The archbishop clearly wishes to escape the charge that, in the case of Peter Ball, the former Bishop of Gloucester, it failed to investigate child abuse allegations, but it cannot do that by mounting an inadequate allegation against a long-dead bishop. If it thought that it could signal virtue by throwing Bell under the bus, it failed.

Doubling down here does not raise questions about the archbishop’s integrity, but rather about the quality of the advice he receives and his own judgment.

Professor John Charmley is pro vice-chancellor of St Mary’s University, Twickenham

January 19 2018 – “Welby is urged to withdraw George Bell ‘cloud’ statement after Carlile report” – Church Times (online only) – Reporter: Adam Becket

Welby is urged to withdraw George Bell ‘cloud’ statement after Carlile report

Portrait: George Bell, painted in 1955


THE Archbishop of Canterbury faces gathering international opposition and criticism over his response to the Carlile review of the Bishop Bell affair.

Two letters — one from seven academic historians, and another from 11 correspondents associated with the wider Church internationally and ecumenically — have been sent to the Archbishop. A third, from a group of theologians, is understood to be in preparation.

The historians’ letter expresses “profound dismay” at the Archbishop’s public statement after the publication of the Carlile report, and is scathing in its criticisms.
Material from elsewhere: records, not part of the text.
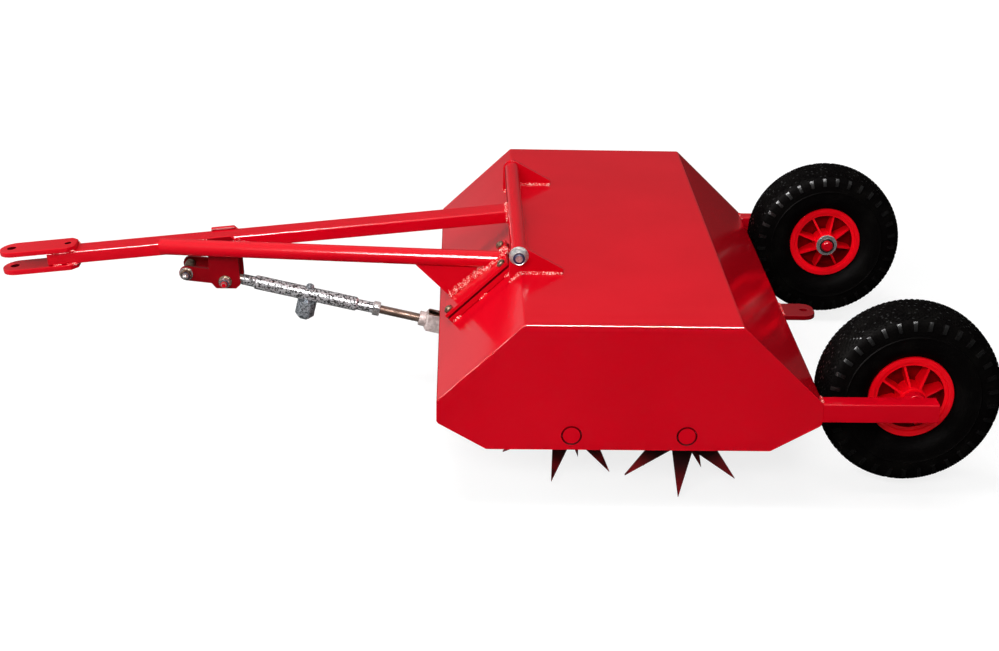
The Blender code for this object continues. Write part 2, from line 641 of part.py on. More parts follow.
def build_brace():
    """The round brace on the left side, and the gusset that stiffens its rear end."""
    front, rear = brace_ends()
    along = (rear - front).normalized()
    length = (rear - front).length
    past = 3 * BRACE_RADIUS
    bore = BRACE_RADIUS - BRACE_WALL
    profile = [
        (0, 0),
        (BRACE_RADIUS, 0),
        (BRACE_RADIUS, length + past),
        (bore, length + past),
        (bore, BRACE_WALL),
        (0, BRACE_WALL),
    ]
    brace = lathe("drawbar_brace", ENAMEL, profile, front, along, 24)
    flange_side = half_space("brace_rear_cut", SLOPE_FRAME, -past, FLANGE_TOP + SEAT, HOOD_WIDTH / 2)
    boolean(brace, flange_side, "DIFFERENCE")
    half_w = TUBE_WIDTH / 2 + SEAT
    half_h = TUBE_HEIGHT / 2 + SEAT
    corners = [(-CLEVIS_REACH, -half_w), (0, -half_w), (0, half_w), (-CLEVIS_REACH, half_w)]
    tube_side = slab("brace_front_cut", None, corners, TUBE_FRAME, -half_h, half_h)
    boolean(brace, tube_side, "DIFFERENCE")

    level = Vector((along.x, along.y, 0)).normalized()
    base = frame(front, level, (0, 0, 1))
    rise = along.z / along.to_2d().length
    under = (BRACE_RADIUS + SEAT) * math.hypot(1, rise)
    lean = abs((base.to_3x3() @ Vector((0, 0, 1))).dot(SLOPE_NORMAL))
    flange_face = SLOPE_FRAME @ Vector((0, 0, FLANGE_TOP + SEAT + lean * GUSSET_THICKNESS / 2))
    steep = SLOPE.z / SLOPE.x

    def on_flange(x):
        """A point on the flange's top face above x, in the gusset's plane."""
        return (x - front.x) / level.x, flange_face.z + (x - flange_face.x) * steep - front.z

    start = (-GUSSET_REACH - front.x) / level.x
    foot = on_flange(GUSSET_FOOT)
    shift = flange_face.z - front.z + (front.x - flange_face.x) * steep
    top = (shift + under) / (rise - steep * level.x)
    outline = [(start, rise * start - under), foot, (top, rise * top - under)]
    slab("brace_gusset", ENAMEL, outline, base, -GUSSET_THICKNESS / 2, GUSSET_THICKNESS / 2)


# Bracket
def bracket_outline():
    """A bracket plate as (x, z): a body on the tube, a foot at the link pin and a nose."""
    steep = ALONG.z / ALONG.x

    def above_tube(x):
        """The height of the plate's top edge at x."""
        centre = TUBE_ORIGIN.z + (x - TUBE_ORIGIN.x) * steep
        return centre + TUBE_HEIGHT / 2 + BRACKET_STAND_ABOVE_TUBE

    nose = arc(BRACKET_NOSE_X, BRACKET_NOSE_Z, BRACKET_NOSE_RADIUS, 80, 265, 8)
    return [
        (BRACKET_FRONT_EDGE, above_tube(BRACKET_FRONT_EDGE)),
        (BRACKET_FRONT_EDGE, BRACKET_NOTCH_Z),
        *nose,
        (BRACKET_FOOT_FRONT - BRACKET_FOOT_BEVEL, BRACKET_FOOT_Z + 1.2 * BRACKET_FOOT_BEVEL),
        (BRACKET_FOOT_FRONT, BRACKET_FOOT_Z),
        (BRACKET_FOOT_REAR, BRACKET_FOOT_Z),
        (BRACKET_FOOT_REAR + BRACKET_FOOT_BEVEL, BRACKET_FOOT_Z + BRACKET_FOOT_BEVEL),
        (BRACKET_REAR_EDGE, above_tube(BRACKET_REAR_EDGE) - BRACKET_TOP_BEVEL),
        (BRACKET_REAR_EDGE - BRACKET_TOP_BEVEL, above_tube(BRACKET_REAR_EDGE - BRACKET_TOP_BEVEL)),
    ]


def bracket_bolt(name, x, z):
    """A bolt across the bracket with its head on the right and its nut on the left."""
    head = BRACKET_OUTER + SEAT
    nut = -BRACKET_OUTER - SEAT
    tip = nut - BRACKET_NUT_HEIGHT - BRACKET_BOLT_OUT
    radius = BRACKET_BOLT_RADIUS
    profile = [
        (0, tip),
        (radius * 0.7, tip),
        (radius, tip + 0.002),
        (radius, head),
        (BRACKET_BOLT_FLATS / 2, head),
        (BRACKET_BOLT_FLATS / 2, head + BRACKET_BOLT_HEAD),
        (0, head + BRACKET_BOLT_HEAD),
    ]
    centre = Vector((x, 0, z))
    lathe(f"{name}_bolt", ZINC, profile, centre, (0, 1, 0), SMALL_ROUND)
    base = Matrix.Translation(centre) @ SIDE_VIEW
    bore = ring(0, 0, radius + SEAT, SMALL_ROUND)
    slab(f"{name}_nut", ZINC, hex_ring(BRACKET_BOLT_FLATS), base, nut - BRACKET_NUT_HEIGHT, nut, [bore])


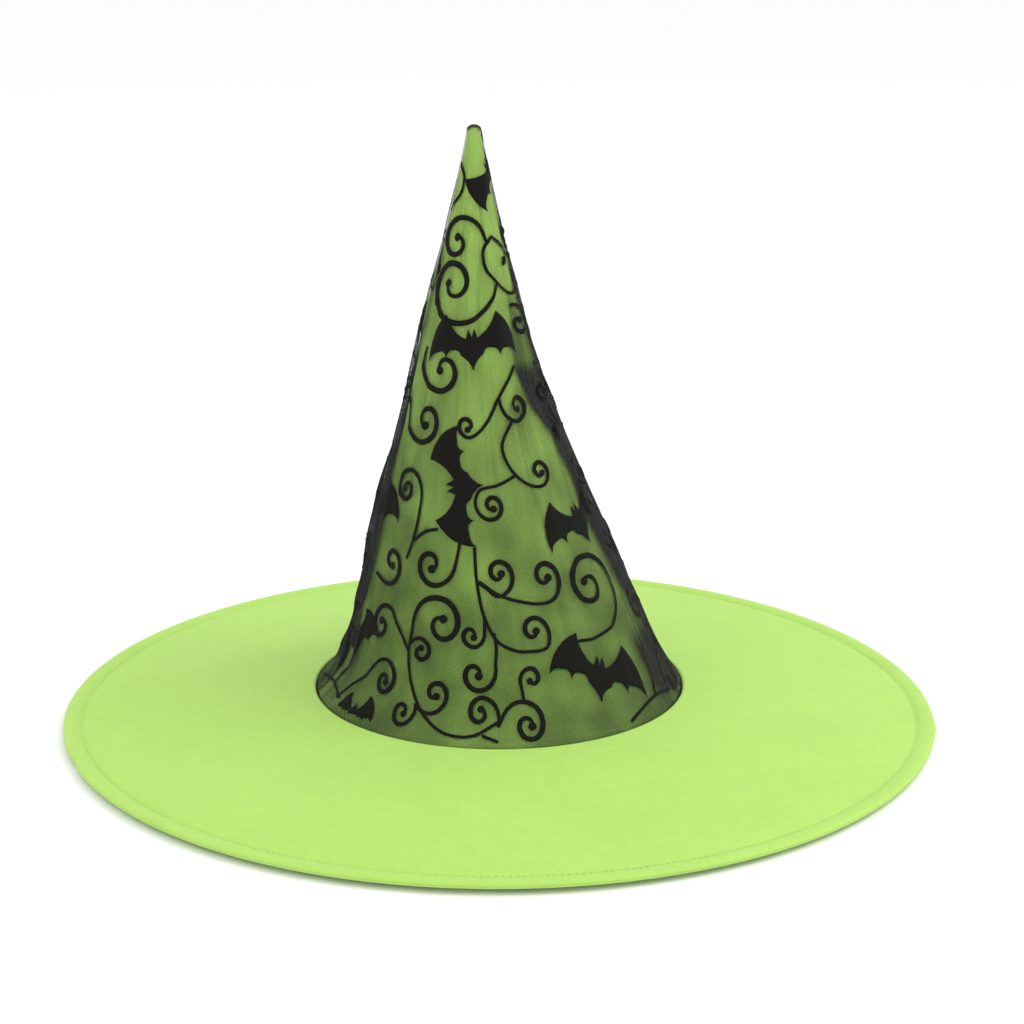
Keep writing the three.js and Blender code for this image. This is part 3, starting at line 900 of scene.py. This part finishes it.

It declares that the office of Archbishop gives him “no authority to pronounce on the reputation of Bishop Bell in the manner you have done. We are prepared, in this letter, to claim that authority. We state our position bluntly. There is no credible evidence at all that Bishop Bell was paedophile.”

The Carlile report concluded that Church of England officials had “rushed to judgement” when they concluded that Bishop Bell had sexually abused a young girl in the 1950s.

The historians — Professors Charmian Brinson, Andrew Chandler, John Charmley, Michael J. Hughes, Sir Ian Kershaw, Jeremy Noakes, and Keith Robbins — call on Archbishop Welby to withdraw comments that he made after the publication of the report, when he said that a “significant cloud is left over his [Bishop Bell’s] name” (News, 22 December).

They write: “None of us may be considered natural critics of an Archbishop of Canterbury, but we must also draw a firm line. The statement of 15 December 2017 seems to us both irresponsible and dangerous.

“We therefore urge you, in all sincerity, to repudiate what you have said before more damage is done and thus to restore the esteem in which the high, historic office to which you have been called has been held.”

The Revd Dr Keith Clements, a veteran Baptist ecumenist and former general secretary of the Conference of European Churches, is the lead signatory of the ecumenical letter, which urges that the wider community’s interests not be subordinated to the reputational interests of the C of E.

Dr Clement’s co-signatories include Professor John Briggs, a former member of the World Council of Churches’ executive committee; Bob Fyffe, secretary of Churches Together in Britain and Ireland (CTBI); and David Carter, former secretary of CTBI’s Theology and Unity Group. Others are Dr Guy Carter, Professor John W. de Gruchy, the Revd John W. Matthews, Dr Jacob Phillips, Dr Jaakko Rusama, Dr Ferdinand Schlingensiepen, and Canon Professor David Thompson.

They call on Archbishop Welby to do justice to Bishop Bell. “He is central to the ecumenical story of Christianity in the twentieth century, and as an inspiring leader he belongs to the ecumenical movement no less than to his own Church. The way in which the allegations against him were dealt with, and the slur allowed to fall on his character, has been deeply hurtful to all such,” they write.

“The ecumenical fellowship which regards George Bell as belonging to its own communion of saints will therefore expect that the Church of England will acknowledge its responsibility not just to its own interests and public reputation but to that wider community of which it is a part, and restore George Bell to his proper place of esteem.”